The next experiment was conducted to investigate the effect of the amount of target domain data on performance improvement. The performance was observed when larger amounts of target domain data were applied to the DANN model. The model was called DANN-inc and it was compared with the DANN model (DANN) shown in
Table 5. The Common Voice corpus provides different amounts of speech files according to accents. For a fair evaluation, we balanced the amount of data for different accent types when constructing the DANN-inc model. As a result, the amount of data for each target accent was set to about 40k.
Table 6 summarizes the results. When more target domain data were used to train the DANN model, the model’s performance was significantly improved for most accents. Among the four accent types, the IN accent demonstrated the most significant improvement, with a WER reduction of approximately 3%.
Although
Table 6 shows that the amount of target domain data affected the accuracy of DANN, it is difficult to say that the experiments perfectly observe the tendency, due to the limited amount of data for some accents. The final experiment focused on investigating the effect of the amount of target domain data in detail. This experiment was conducted using only the speech files of EN, which is the accent with the largest amount of target domain data among the four target accents. Five models were constructed, ranging from DANN-EN1 to DANN-EN5, while varying the amount of EN accent data (20k, 40k, 60k, 80k, and 100k for EN1, EN2, EN3, EN4, and EN5, respectively). In all the DANN-EN models, the amount of source domain (US) data was 160k. For example, DANN-EN3 was trained with US-160k and EN-60k data.

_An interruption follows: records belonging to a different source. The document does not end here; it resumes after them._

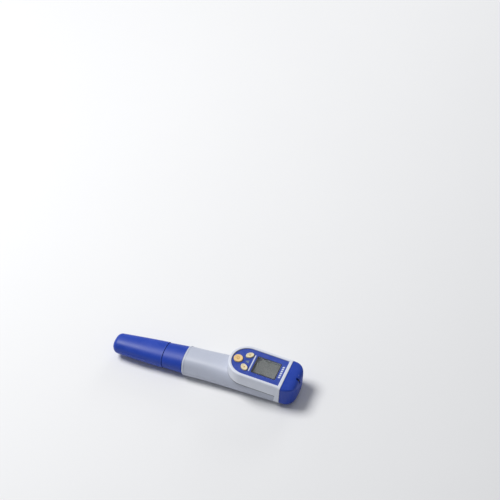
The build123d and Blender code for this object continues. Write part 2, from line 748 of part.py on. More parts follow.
# ---- sensor module: collar, electrode and plug ----
with BuildPart() as collar:
    loft([even_oval(x, (wide, high)) for x, wide, high in COLLAR_SECTIONS])
    fillet(collar.edges().group_by(Axis.X)[0], COLLAR_ROUND)
    extrude(even_oval(COLLAR_FRONT_X, STEM_HALF), amount=COLLAR_BACK_X - COLLAR_FRONT_X, mode=Mode.SUBTRACT)
finish(collar, "collar")

with BuildPart() as sensor_body:
    stem_back = even_oval(STEM_PLAIN_X, STEM_HALF)
    extrude(stem_back, amount=COLLAR_BACK_X - STEM_PLAIN_X)
    extrude(even_oval(COLLAR_BACK_X, PLUG_HALF), amount=PLUG_END_X - COLLAR_BACK_X)
    tube_front = even_oval(SHOULDER_X, (STEM_R, STEM_R), 2.0)
    loft([tube_front, stem_back])
    extrude(tube_front, amount=STEM_TIP_X - SHOULDER_X)
    for groove_x, ring in ((PLUG_SEAL_X, PLUG_SEAL_RING), (CAP_SEAL_X, CAP_SEAL_RING)):
        extrude(oval_ring(groove_x, GROOVE_HALF, ring[1]), amount=SEAL_LENGTH, mode=Mode.SUBTRACT)
    with BuildSketch(Plane.XY):
        with Locations((STEM_TIP_X, 0)):
            RectangleRounded(2 * FORK_DEPTH, FORK_GAP, FORK_ROUND)
    extrude(amount=REACH, mode=Mode.SUBTRACT)
    fillet(sensor_body.edges().group_by(Axis.X)[0], STEM_EDGE)
finish(sensor_body, "sensor_body")

with BuildPart() as collar_seal:
    extrude(oval_ring(PLUG_SEAL_X, *PLUG_SEAL_RING), amount=SEAL_LENGTH)
finish(collar_seal, "collar_seal")

with BuildPart() as cap_seal:
    extrude(oval_ring(CAP_SEAL_X, *CAP_SEAL_RING), amount=SEAL_LENGTH)
finish(cap_seal, "cap_seal")

pin_spots = [((index - (PIN_COUNT - 1) / 2) * PIN_PITCH, AXIS_Z) for index in range(PIN_COUNT)]

with BuildPart() as connector_pins:
    with BuildSketch(Plane.YZ.offset(PLUG_END_X)):
        with Locations(*pin_spots):
            Circle(PIN_R)
    extrude(amount=PIN_TIP_X - PLUG_END_X)
finish(connector_pins, "connector_pins")

with BuildPart() as sensor_socket:
    with BuildSketch(Plane.YZ.offset(SOCKET_FRONT_X)):
        with Locations((0, AXIS_Z)):
            Rectangle(SOCKET_SIZE[0] - 2 * SOCKET_GAP, SOCKET_SIZE[1] - 2 * SOCKET_GAP)
    extrude(amount=SOCKET_BACK_X - SOCKET_FRONT_X)
    with BuildSketch(Plane.YZ.offset(SOCKET_FRONT_X)):
        with Locations(*pin_spots):
            Circle(PIN_R + PIN_HOLE_GAP)
    extrude(amount=PIN_TIP_X - SOCKET_FRONT_X + OVERRUN, mode=Mode.SUBTRACT)
finish(sensor_socket, "sensor_socket")

connector_spot, connector_size = CHIPS["flex_connector"]
flex_top = on_side(connector_spot[0], BOARD_LOW - connector_size[2])

with BuildPart() as sensor_flex:
    with BuildSketch(Plane.XZ):
        with BuildLine():
            Spline(
                (SOCKET_BACK_X, AXIS_Z), *FLEX_BENDS, (flex_top.X, flex_top.Z), tangents=((1, 0), (0, 1))
            )
        trace(line_width=FLEX_THICK)
    extrude(amount=FLEX_WIDTH / 2, both=True)
finish(sensor_flex, "sensor_flex")

fork_root = Plane.YZ.offset(STEM_TIP_X + FORK_DEPTH)

with BuildPart() as electrode_pins:
    with BuildSketch(fork_root):
        with Locations((0, AXIS_Z - ELECTRODE_RISE), (0, AXIS_Z + ELECTRODE_RISE)):
            Circle(ELECTRODE_R)
    extrude(amount=-ELECTRODE_LENGTH)
finish(electrode_pins, "electrode_pins")

with BuildPart() as temperature_sensor:
    with BuildSketch(fork_root):
        with Locations((0, AXIS_Z)):
            Circle(THERMISTOR_R)
    extrude(amount=-THERMISTOR_LENGTH)
    fillet(temperature_sensor.edges().sort_by(Axis.X)[:1], THERMISTOR_ROUND)
finish(temperature_sensor, "temperature_sensor")

# ---- protective cap ----


def cap_sections(stations, grow):
    """Sketch the protective cap's ovals, each grown by a margin."""
    return [even_oval(x, (wide, high), CAP_POWER, grow) for x, wide, high in stations]


with BuildPart() as cap_ribs:
    loft(cap_sections(CAP_SECTIONS, RIB_OUT))
    with Locations((RIB_X, 0, AXIS_Z)):
        Box(RIB_LENGTH, REACH, RIB_TALL, mode=Mode.INTERSECT)

with BuildPart() as cap_hollow:
    loft(cap_sections(CAP_HOLLOW, 0))
    fillet(cap_hollow.edges().group_by(Axis.X)[0], HOLLOW_END_ROUND)

with BuildPart() as protective_cap:
    loft(cap_sections(CAP_SECTIONS, 0))
    fillet(protective_cap.edges().group_by(Axis.X)[0], CAP_END_ROUND)
    add(cap_ribs.part)
    add(cap_hollow.part, mode=Mode.SUBTRACT)
finish(protective_cap, "protective_cap")
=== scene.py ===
import json
import math

import bmesh
import bpy
from mathutils import Euler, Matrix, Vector


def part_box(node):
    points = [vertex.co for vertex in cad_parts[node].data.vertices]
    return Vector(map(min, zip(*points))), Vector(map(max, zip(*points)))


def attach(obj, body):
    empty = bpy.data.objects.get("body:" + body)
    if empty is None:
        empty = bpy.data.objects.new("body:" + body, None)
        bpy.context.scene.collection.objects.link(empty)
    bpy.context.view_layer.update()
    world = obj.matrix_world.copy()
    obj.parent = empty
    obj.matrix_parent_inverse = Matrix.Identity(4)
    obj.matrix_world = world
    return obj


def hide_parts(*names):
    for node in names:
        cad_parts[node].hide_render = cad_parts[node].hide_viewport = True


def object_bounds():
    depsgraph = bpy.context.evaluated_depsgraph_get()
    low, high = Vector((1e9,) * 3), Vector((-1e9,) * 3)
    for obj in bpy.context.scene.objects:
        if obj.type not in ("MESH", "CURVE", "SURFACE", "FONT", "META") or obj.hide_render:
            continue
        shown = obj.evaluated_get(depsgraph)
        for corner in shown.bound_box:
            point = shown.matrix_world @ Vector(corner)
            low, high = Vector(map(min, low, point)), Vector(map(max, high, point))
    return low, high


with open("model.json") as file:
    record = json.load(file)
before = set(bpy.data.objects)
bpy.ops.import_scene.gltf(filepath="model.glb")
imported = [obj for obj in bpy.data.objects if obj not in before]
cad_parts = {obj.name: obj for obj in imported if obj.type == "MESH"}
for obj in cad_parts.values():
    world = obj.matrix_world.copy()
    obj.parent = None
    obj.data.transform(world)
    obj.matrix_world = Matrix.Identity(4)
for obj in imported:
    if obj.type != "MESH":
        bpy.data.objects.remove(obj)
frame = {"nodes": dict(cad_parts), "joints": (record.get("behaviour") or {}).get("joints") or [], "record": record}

bl_info = {
    "name": "Water quality probe",
    "version": (1, 0, 0),
    "blender": (4, 5, 0),
    "location": "3D View > Sidebar > Probe",
    "description": "Builds the looks of a pen-style water quality probe round its fixed frame",
    "category": "Object",
}

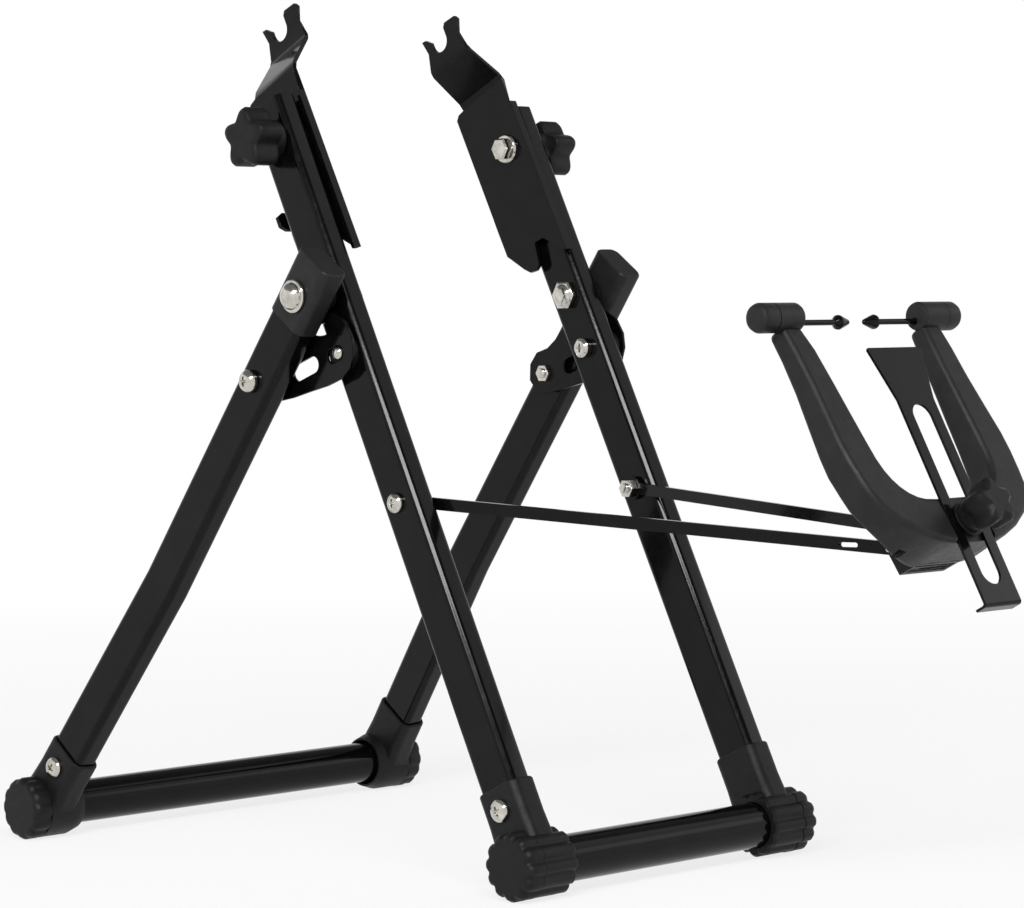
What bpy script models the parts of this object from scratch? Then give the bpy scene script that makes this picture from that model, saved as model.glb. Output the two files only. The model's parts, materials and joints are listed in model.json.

Table 7 presents the performance of the five models. As the amount of target domain data increased, the accuracy of accented speech recognition consistently improved. In particular, DANN-EN5 achieved a WER reduction of about 9% in comparison with DANN-EN1. This result shows the possibility that collecting a larger amount of target accent data will improve the performance of accented speech recognition, enhancing the correctness of DANN models.